I started playing around with the concept of hard/aged cheeses last May after being inspired by Ruth Goodman’s processes on both the Tudor Monastery Farm and Tales From the Green Valley shows on the BBC. Since then I’ve had a lot of very tasty fun, and happy to say that I feel that I’ve been largely successful. (Success measured in 1. No food borne illness yet, to myself or others, 2. My picky husband and other willing victims think the cheeses taste good, and 3. I just finished off the last round of the first batches from last May and it was still edible – it was a salted batch and got hard quick, so it has spent the last nine months in the fridge getting grated for toppings.)
This year began with the experimentation of aging cheese in wax. After a discussion in November with Mistress Elianor de Morland, waxed cheese sounded like a fun experiment and by her experiences six months was the magical aging number for yummy cheese. So by my reckoning if I waxed the cheese the first of January, then it should be ready and sharable in time for Lilies War. To spice things up a bit, I chose to try out two different versions of cheese to be waxed. The first was un-aged and waxed the day out of the press, and the second was aged one week then waxed. I used the same recipe for both batches: 1 gallon whole milk, 1 cup plain Greek yogurt to get the cultures going, 6 cups half and half, and a vegetable based rennet. This follows the gist of the most basic recipe of cheese given by Gervase Markham in his 1615 work The English Housewife. Markham recipe for a “new cheese” uses the fresh milk of the morning’s milking with the addition of the cream from the previous night’s milking – introducing the cultures that I use the yogurt for as well as the fat that I use the half and half for. He gives the batch a quick scalding (yes, they knew that raw milk had the possibility of carrying things that made one ill, and no this will not be a forum for the raw milk v. pasteurized milk argument), cooled it, added the rennet from the specially prepared calf’s stomach, and then proceeded with the siting, straining, and pressing bit. The cream from the half and half gives the cheese a nice creaminess as well as the added bonus of the fat content effectively doubling the yield of the cheese.

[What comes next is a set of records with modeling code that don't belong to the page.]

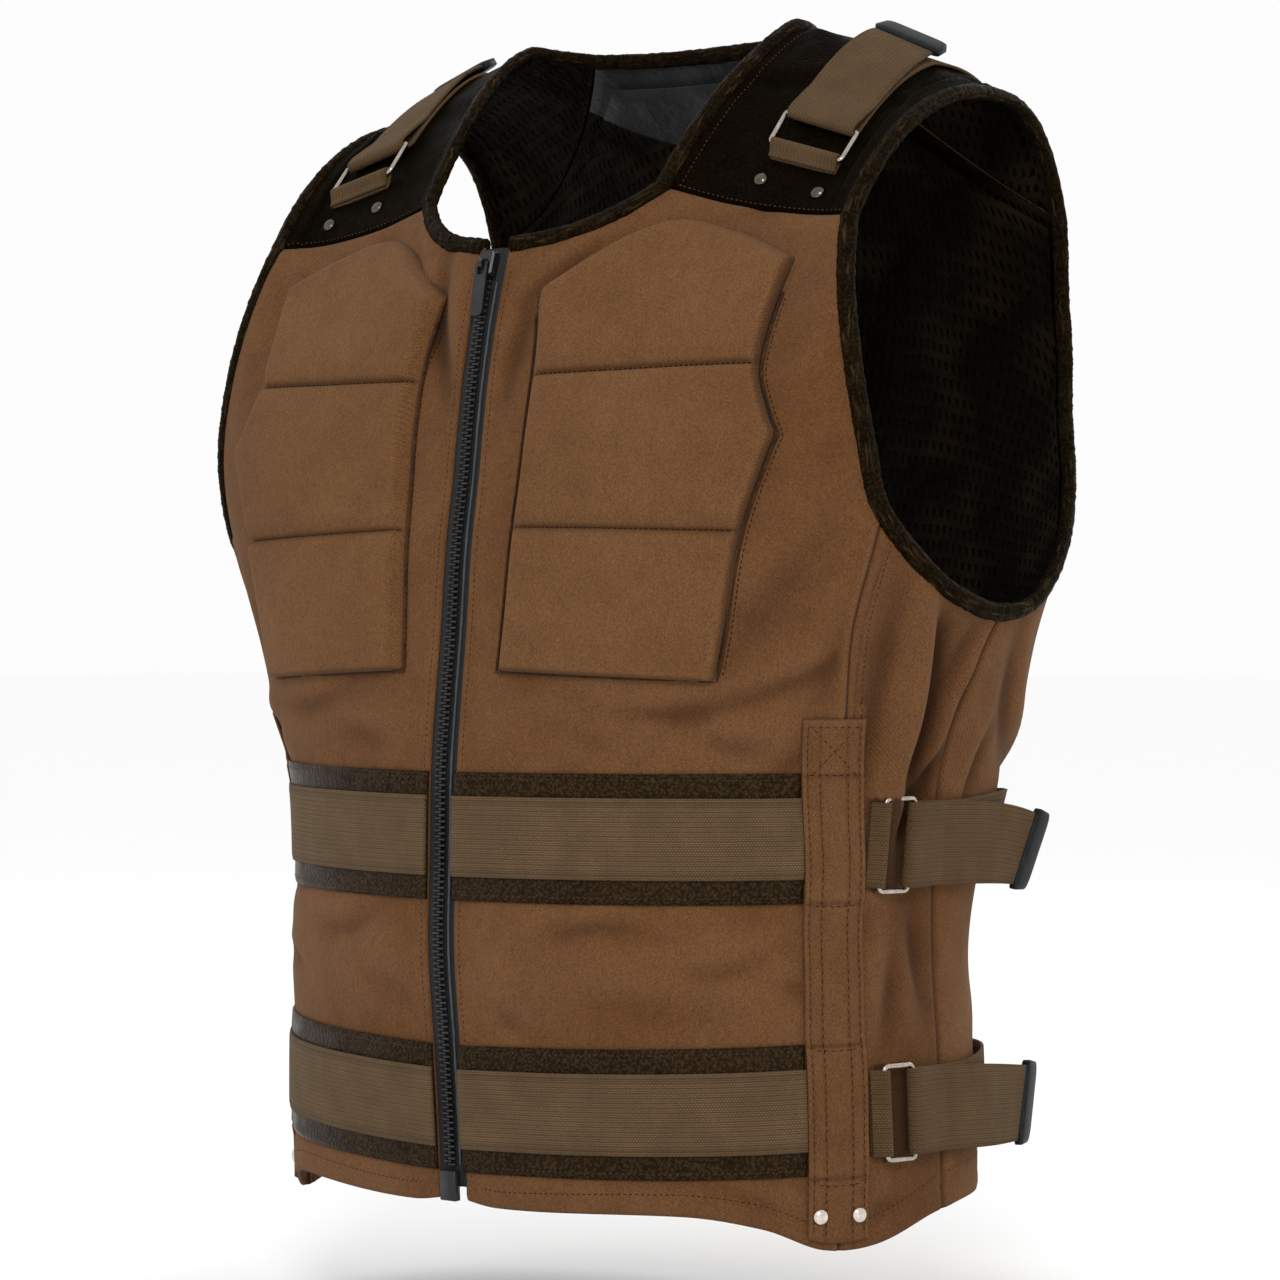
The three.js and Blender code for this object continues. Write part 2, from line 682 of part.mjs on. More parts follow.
const padFrames = Array.from({ length: PAD_COLS + 1 }, (_, i) => {
  const s = i / PAD_COLS;
  return PAD_ROWS.map((level, j) => {
    const t = j / (PAD_ROWS.length - 1);
    const innerX = read([...PAD_INNER], 'z', 'x', level);
    const outerZ = level - 5 * (1 - t) + 12 * t ** 4;
    const outerX = read(PAD_OUTER, 'z', 'x', outerZ);
    const x = mix(innerX, outerX, s);
    const topZ = read(PAD_TOP, 'x', 'z', x);
    const chord = mix(-158, -146, s);
    const rise = Math.max((t - PAD_FLAT) / (1 - PAD_FLAT), 0) ** 1.5;
    const z = mix(level, outerZ, s) + (topZ - chord) * rise;
    return onShell(turnAt(x, z), z);
  });
});
const padHeight = (i, j) => {
  const edge = i === 0 || i === PAD_COLS || j === 0 || j === PAD_ROWS.length - 1;
  if (edge) return PAD_LIFT + PAD_EDGE;
  return PAD_LIFT + (PAD_GROOVES.includes(j) ? PAD_GROOVE : PAD_THICK);
};
addPair('chest_pad', clothOf(padFrames, PAD_LIFT, padHeight), 'canvas');

// ---------------------------------------------------------------- upright canvas straps
const girth = (turn, z) => shell(turn + 0.2, z).distanceTo(shell(turn - 0.2, z)) / 0.4;
function beside(z, distance) {
  const from = seamTurn(z);
  const lead = UPRIGHT.lead * THREE.MathUtils.smoothstep(z, -480, UPRIGHT.top);
  return from + (distance - lead) / girth(from, z);
}
function seamTurn(z) {
  return read(SIDE_FRONT, 'z', 'turn', z);
}
const uprightEdge = (distance) => (t) => {
  const foot = hemAt(beside(-670, distance))[1] + 0.5;
  const z = mix(foot, UPRIGHT.top, t);
  return [beside(z, distance), z];
};
const upright = cut({
  bottom: (s) => uprightEdge(mix(-UPRIGHT.half, UPRIGHT.half, s))(0),
  top: (s) => uprightEdge(mix(-UPRIGHT.half, UPRIGHT.half, s))(1),
  left: uprightEdge(-UPRIGHT.half),
  right: uprightEdge(UPRIGHT.half),
}, onShell, 4, 14, { left: 0, right: 0, top: 0, bottom: 0 });
addPair('upright_strap', clothOf(upright, LIFT, LIFT + CANVAS), 'canvas');

// ---------------------------------------------------------------- waist bands
const BAND_END = UPRIGHT.half + 0.5;
const BAND_SIDE = (BAND_TALL - BAND_WEB_TALL) / 2;
function bandEdges(top, drop, down, tall) {
  const zAt = (s, t) => top - drop * (1 - s) - down - tall * (1 - t);
  const place = (s, t) => {
    const z = zAt(s, t);
    return [mix(turnAt(ZIP_HALF + 1.2, z), beside(z, -BAND_END), s), z];
  };
  return {
    bottom: (s) => place(s, 0),
    top: (s) => place(s, 1),
    left: (t) => place(0, t),
    right: (t) => place(1, t),
  };
}
for (const { name, top, drop } of BANDS) {
  const strip = { left: 0, right: 0, top: 0, bottom: 0 };
  const leather = cut(bandEdges(top, drop, 0, BAND_TALL), onShell, 12, 3, strip);
  const web = cut(
    bandEdges(top, drop, BAND_SIDE, BAND_WEB_TALL), onShell, 12, 2, strip);
  addPair(`waist_leather_${name}`, clothOf(leather, LIFT, LIFT + LEATHER), 'leather');
  const base = 2 * LIFT + LEATHER;
  addPair(`waist_webbing_${name}`, clothOf(web, base, base + WEBBING), 'webbing');
}

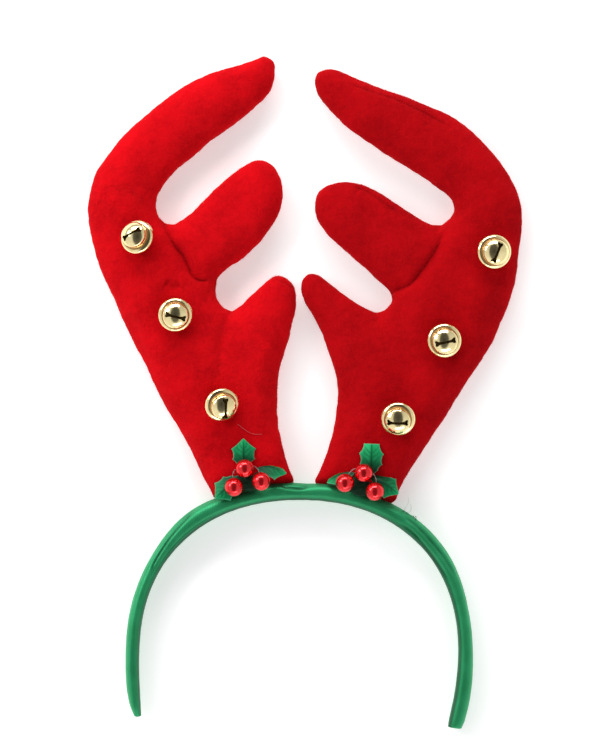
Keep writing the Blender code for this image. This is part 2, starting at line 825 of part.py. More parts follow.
def loop_wire(group):
    """The wire loop behind the bell that it is sewn on by, sunk a little into the bell's back."""
    radius = LOOP_DIAMETER / 2
    middle = -BELL_BACK_HEIGHT
    curve = bpy.data.curves.new("loop", "CURVE")
    curve.dimensions = "3D"
    curve.bevel_depth = LOOP_WIRE / 2
    curve.bevel_resolution = 1
    curve.use_fill_caps = True
    spline = curve.splines.new("POLY")
    turns = np.linspace(math.pi, 2 * math.pi, 6)
    ends = [(-radius, middle + 1.5 * BELL_WALL), (radius, middle + 1.5 * BELL_WALL)]
    arc = [(radius * math.cos(t), middle - 0.3 * radius + radius * math.sin(t)) for t in turns]
    route = [ends[0], *arc, ends[1]]
    spline.points.add(len(route) - 1)
    for point, (x, z) in zip(spline.points, route):
        point.co = (x, 0, z, 1)
    bent = object_of("loop_curve", curve, group)
    bpy.context.view_layer.update()
    wire = helper(object_of("loop_wire", mesh_of(bent), group))
    bpy.data.objects.remove(bent)
    return wire


def bell_mesh(cutters):
    """One bell on the Z axis, slotted front up and rim at Z = 0: a hollow shell with its loop."""
    body = turned("bell_body", bell_profile(), cutters)
    cavity = turned("bell_cavity", cavity_profile(), cutters)
    joined(body, loop_wire(cutters), "UNION")
    joined(body, cavity, "DIFFERENCE")
    joined(body, slot_cutter(cutters), "DIFFERENCE")
    bpy.context.view_layer.update()
    mesh = mesh_of(body)
    smooth_shaded(mesh)
    return mesh


def build_bells(antler, support, mesh, group, look):
    for seat in antler.bells:
        bell = object_of(f"bell_{antler.name}_{seat.name}", mesh, group, look)
        x, y = placed(antler, seat)
        towards = lean_direction(seat)
        tip_axis = Vector((-towards[1], towards[0], 0))
        lean = Matrix.Rotation(math.radians(seat.lean), 4, tip_axis)
        turn = Matrix.Rotation(math.radians(seat.slot_turn), 4, "Z")
        bell.matrix_world = Matrix.Translation((x, y, BAND_DEPTH)) @ lean @ turn
        lower_onto(bell, [support])


# Holly


def leaf_mesh(tip):
    """A leaf along +X with its base at the origin, folded along its rib and arched from base to tip."""
    rows = [*LEAF_SECTIONS, LeafSection(1.0, tip)]
    shape = bmesh.new()
    grid = []
    for row in rows:
        half = row.half_width * LEAF_WIDTH / 2
        arch = LEAF_ARCH * math.sin(math.pi * min(1, row.along * 0.9 + 0.05))
        line = []
        for share in (-1, -0.5, 0, 0.5, 1):
            fold = LEAF_FOLD * abs(share) * row.half_width
            line.append(shape.verts.new((row.along * LEAF_LENGTH, share * half, arch - fold)))
        grid.append(line)
    for near, far in zip(grid, grid[1:]):
        for k in range(4):
            shape.faces.new((near[k], far[k], far[k + 1], near[k + 1]))
    mesh = bpy.data.meshes.new("leaf")
    shape.to_mesh(mesh)
    shape.free()
    return mesh


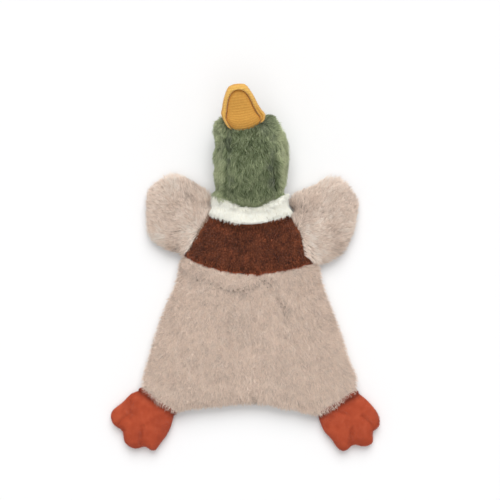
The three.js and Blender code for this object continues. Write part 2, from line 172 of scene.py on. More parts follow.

I currently use a wooden bowl with drilled holes in the bottom and bulletin board pins for legs as a make shift press, it gives me a period shaped cheese following the same pressing mechanics of weight on top = compression. (I’m still researching period cheese presses and deciding between the ceramic Roman type or the wooden medieval type.) The cheese gets flipped half way through with more weight added on the second press to achieve a fairly equally pressed cheese. It then gets salted or brined for around a week or more and hangs out on an elevated reed mat in my handy storage room/cheese cave that says between 58 and 68 degrees throughout the year. Winter time is a bit rough for the cheese due to uber low humidity in my home, but a small humidifier ran on low seems to help a bit in the room. Which in historical perspective, I couldn’t be making cheese in the winter anyway because the livestock are pregnant and not in milk. After the cheese was pressed and one round aged, I moved to the waxing stage. Instead of the modernly available gulf waxes or vacuumed cling bag to simulate wax, I used bees wax heated in a double boiler (read as aluminum pie pan over a small saucepan) and then brushed the wax on building up to a thick coat of wax that filled any small cracks and crevices. Cleverly, fingers crosses anyway, I marked the rounds with sealing wax to denote which ones were un-aged and the one week aged round. They are currently hanging out until Lillies and getting turned on a regular basis. A photo of the waxed rounds below.
On Facebook, I had mentioned using another of Gervase Markham’s recipes for turning leftover buttermilk into cheese. While he suggests giving the buttermilk to one’s poor neighbors so that you would receive good marks for the afterlife, I chose to take Option B and follow his other suggestion and turning into cheese. The long story short of it, I’m fairly certain that the cheese that this makes is more of a fresh cheese for spicing and eating right away than for aging. Granted, I had some issues with dryness and splitting (how I learned about the humidifier trick), but even then the end result while edible was a much lower quality product than the fresh curds. So if you were wondering how that experiment came out, there you go.
Finally, I just set up a cheese that I’m pretty excited about for this weekend. As a thank you to my hosts gift, I made a creamy cheese salted with black truffle sea salt. Instead of adding half and half to the milk, this cheese was made with a half gallon of half and half. After straining and hanging it, the curds are fluffy and can best be described as a cross between whipped cream and butter. (If you have ever churned your own butter in an old fashion crockery and stick churn, it is a bit more substantial than the consistency of the mixture when it is right on the cusp of separating from the grainy whipped cream into butter and liquid.) Once smushed into the press, the curds firm up to a beautiful albeit delicate round of cheese that is in one word – decadent. This will only be aged and salted for a couple of days before eaten, with my hosts hopefully enjoying it. See mouthwatering cheese below.
Hope you enjoyed this cheesy post!
Okay, so a final note, I age my cheese directly above my growing vinegar in the store room. While warned in the past about cross contamination, I have not had any disastrous consequences to either the vinegar or the cheese. In fact, the one batch of cheese that did have a slight vinegar note to it was actually nice and quite complex. In Gervase Markham’s ideal farm house set up, both the dairy and the buttery (where the butts of ale and other alcohols are kept) are joined to the kitchen which houses the brewing and stilling vessels. Considering that these items were generally manufactured in the same home throughout the period, I feel that some modern sensibilities are clouding culinary expectations – but that is another topic. Your mileage may very, but don’t feel like you have to choose one or the other without some experimenting.